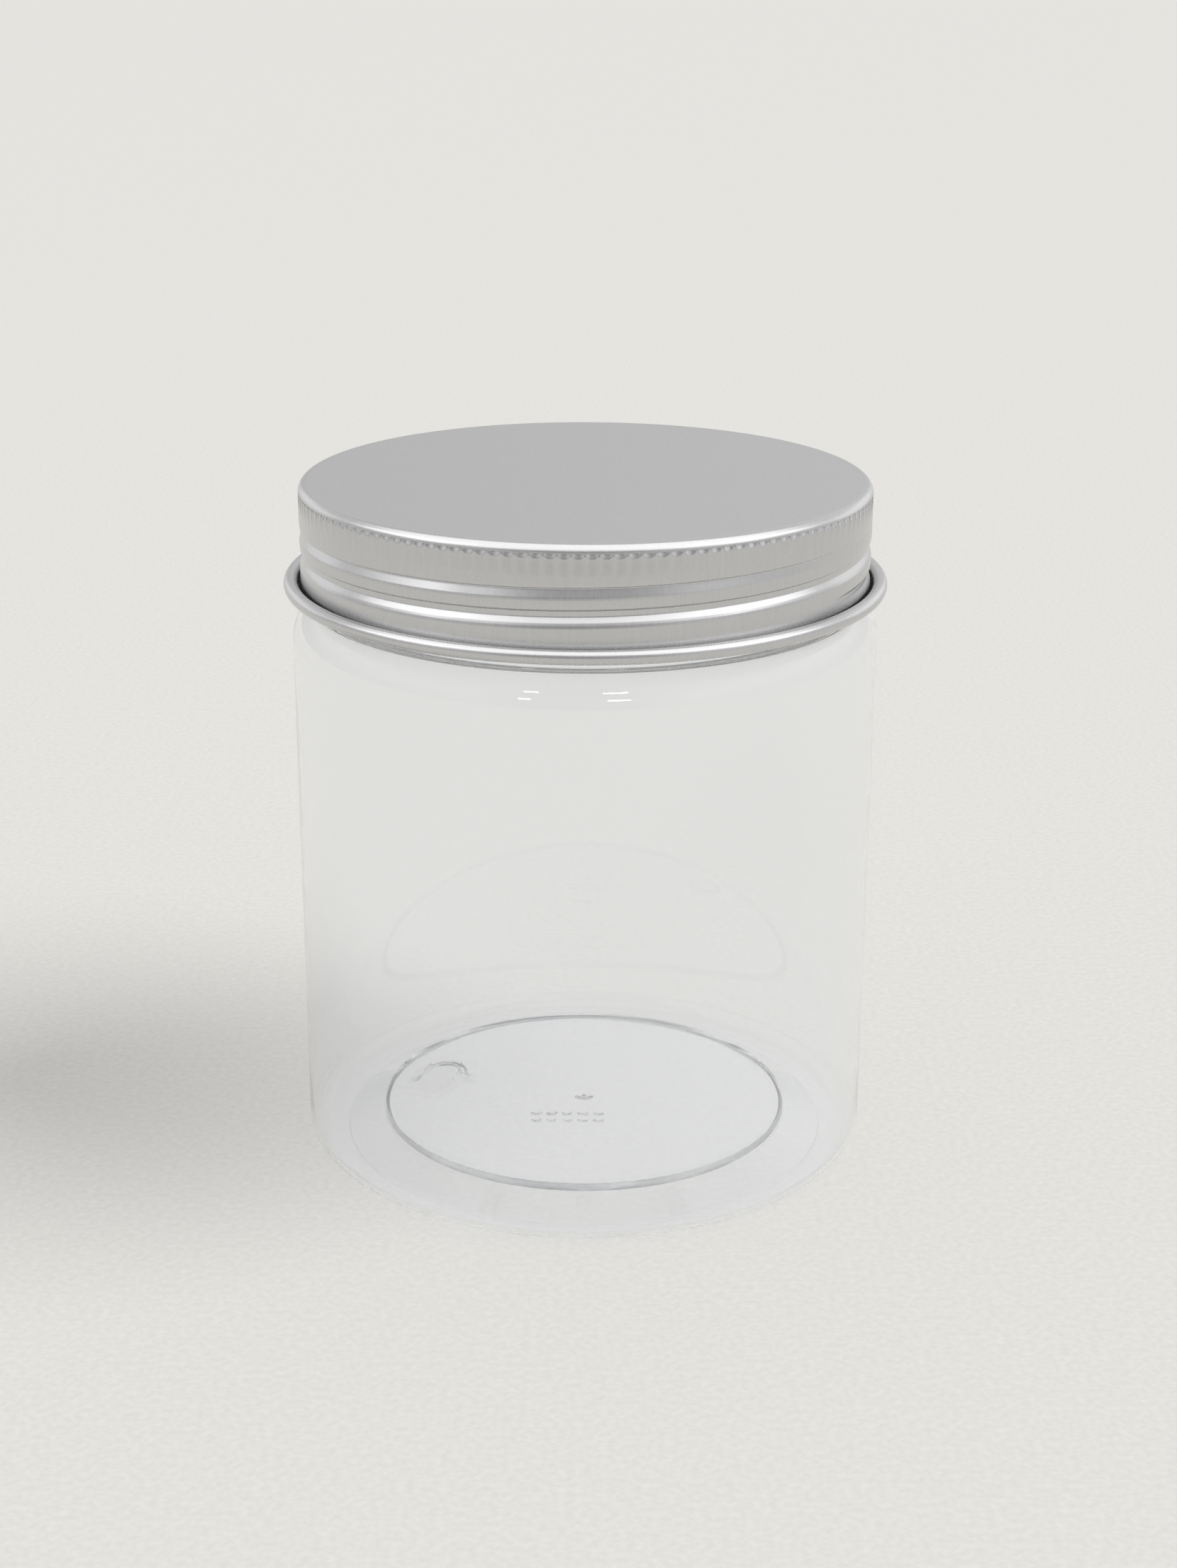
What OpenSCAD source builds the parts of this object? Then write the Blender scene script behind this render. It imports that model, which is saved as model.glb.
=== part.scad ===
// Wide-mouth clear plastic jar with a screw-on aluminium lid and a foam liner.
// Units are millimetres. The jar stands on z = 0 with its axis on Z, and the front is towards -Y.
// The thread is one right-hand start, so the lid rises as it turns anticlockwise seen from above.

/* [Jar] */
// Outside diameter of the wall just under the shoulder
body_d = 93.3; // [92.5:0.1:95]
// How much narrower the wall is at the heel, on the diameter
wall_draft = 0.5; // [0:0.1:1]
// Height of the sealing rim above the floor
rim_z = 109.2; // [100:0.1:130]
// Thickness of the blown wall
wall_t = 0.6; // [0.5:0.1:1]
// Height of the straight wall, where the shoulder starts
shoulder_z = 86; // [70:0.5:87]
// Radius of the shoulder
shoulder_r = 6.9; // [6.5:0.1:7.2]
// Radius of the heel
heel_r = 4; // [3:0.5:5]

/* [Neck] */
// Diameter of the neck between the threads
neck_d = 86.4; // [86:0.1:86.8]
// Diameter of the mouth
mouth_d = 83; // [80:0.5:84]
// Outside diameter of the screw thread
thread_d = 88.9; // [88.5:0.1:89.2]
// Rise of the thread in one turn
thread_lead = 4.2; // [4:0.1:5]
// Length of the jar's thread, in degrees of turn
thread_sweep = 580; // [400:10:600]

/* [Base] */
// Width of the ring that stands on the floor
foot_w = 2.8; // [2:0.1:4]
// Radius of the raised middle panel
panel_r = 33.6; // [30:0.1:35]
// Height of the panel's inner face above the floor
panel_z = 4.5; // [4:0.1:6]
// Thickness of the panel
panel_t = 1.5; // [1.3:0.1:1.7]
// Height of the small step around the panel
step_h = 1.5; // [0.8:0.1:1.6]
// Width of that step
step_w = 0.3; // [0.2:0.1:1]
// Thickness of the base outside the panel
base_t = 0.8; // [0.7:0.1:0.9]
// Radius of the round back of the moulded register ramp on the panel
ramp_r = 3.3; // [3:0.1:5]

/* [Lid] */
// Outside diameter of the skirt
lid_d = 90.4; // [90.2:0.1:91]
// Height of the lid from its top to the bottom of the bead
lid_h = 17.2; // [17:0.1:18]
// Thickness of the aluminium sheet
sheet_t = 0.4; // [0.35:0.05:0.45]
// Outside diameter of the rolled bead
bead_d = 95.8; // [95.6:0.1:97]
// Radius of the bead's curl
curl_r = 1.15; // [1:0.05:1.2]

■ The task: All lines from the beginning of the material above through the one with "heel_r = 4; // [3:0.5:5]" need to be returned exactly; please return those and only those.

■ Final answer:
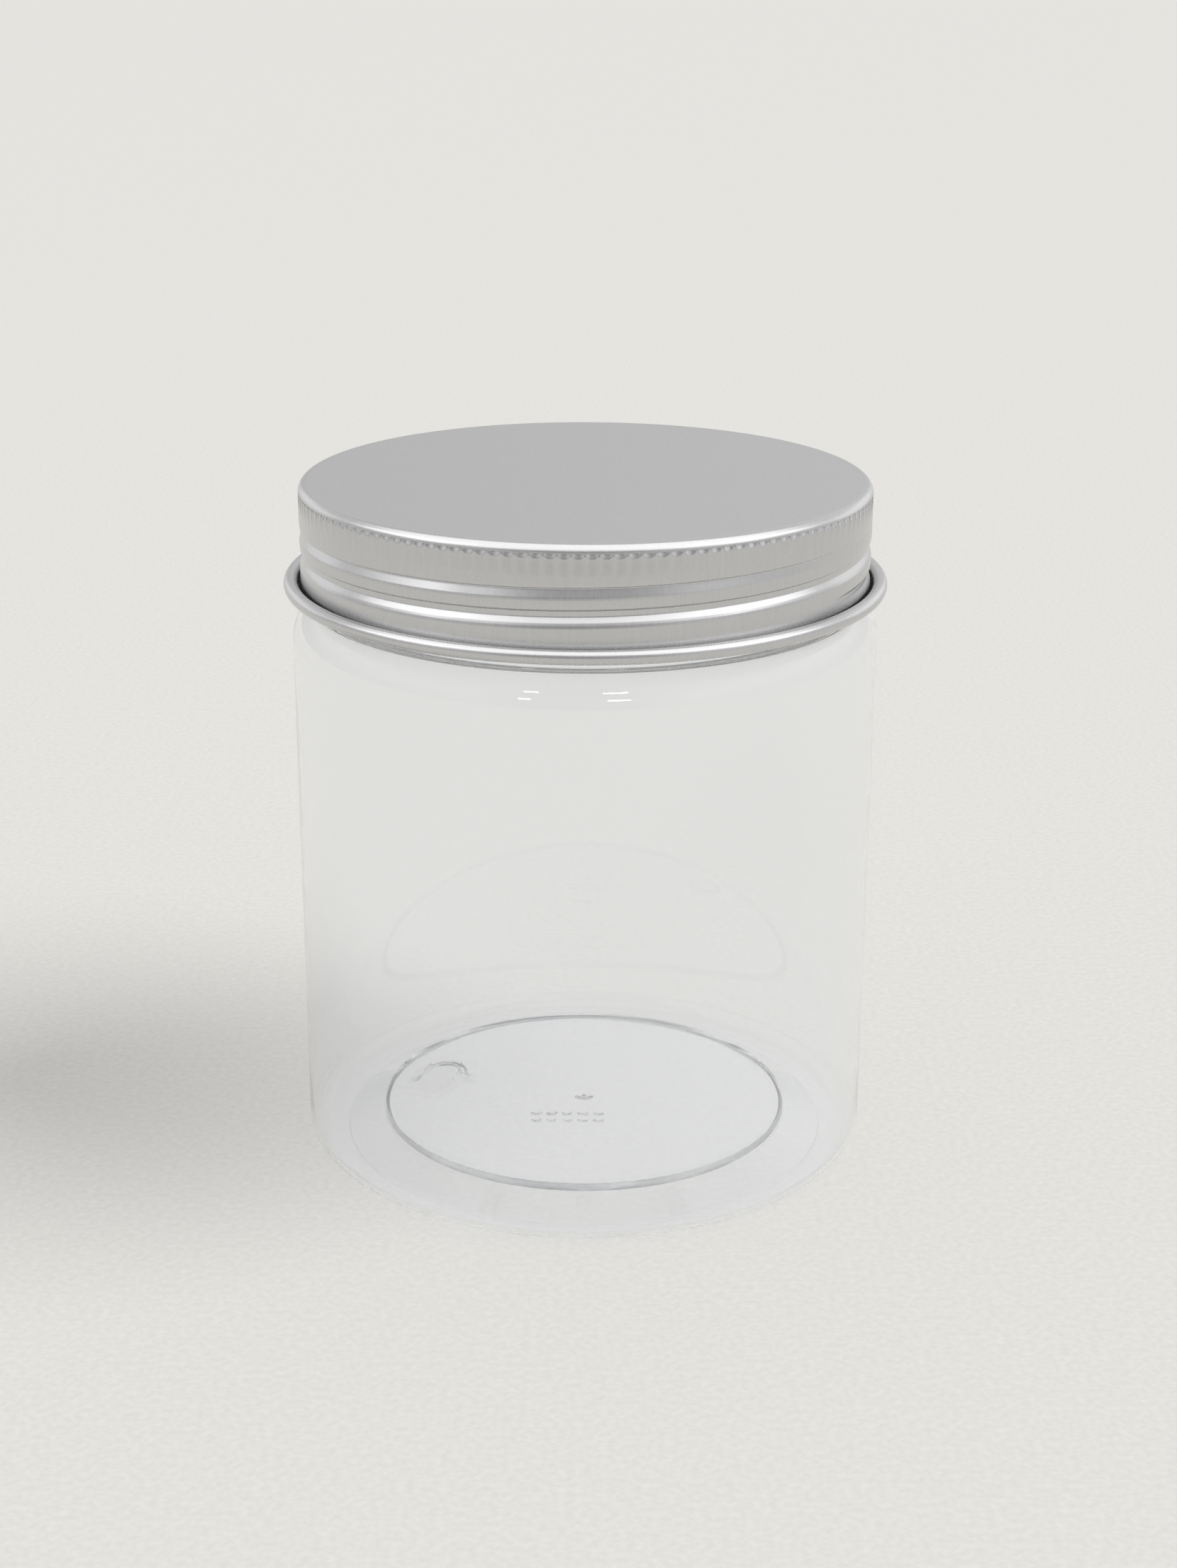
What OpenSCAD source builds the parts of this object? Then write the Blender scene script behind this render. It imports that model, which is saved as model.glb.
=== part.scad ===
// Wide-mouth clear plastic jar with a screw-on aluminium lid and a foam liner.
// Units are millimetres. The jar stands on z = 0 with its axis on Z, and the front is towards -Y.
// The thread is one right-hand start, so the lid rises as it turns anticlockwise seen from above.

/* [Jar] */
// Outside diameter of the wall just under the shoulder
body_d = 93.3; // [92.5:0.1:95]
// How much narrower the wall is at the heel, on the diameter
wall_draft = 0.5; // [0:0.1:1]
// Height of the sealing rim above the floor
rim_z = 109.2; // [100:0.1:130]
// Thickness of the blown wall
wall_t = 0.6; // [0.5:0.1:1]
// Height of the straight wall, where the shoulder starts
shoulder_z = 86; // [70:0.5:87]
// Radius of the shoulder
shoulder_r = 6.9; // [6.5:0.1:7.2]
// Radius of the heel
heel_r = 4; // [3:0.5:5]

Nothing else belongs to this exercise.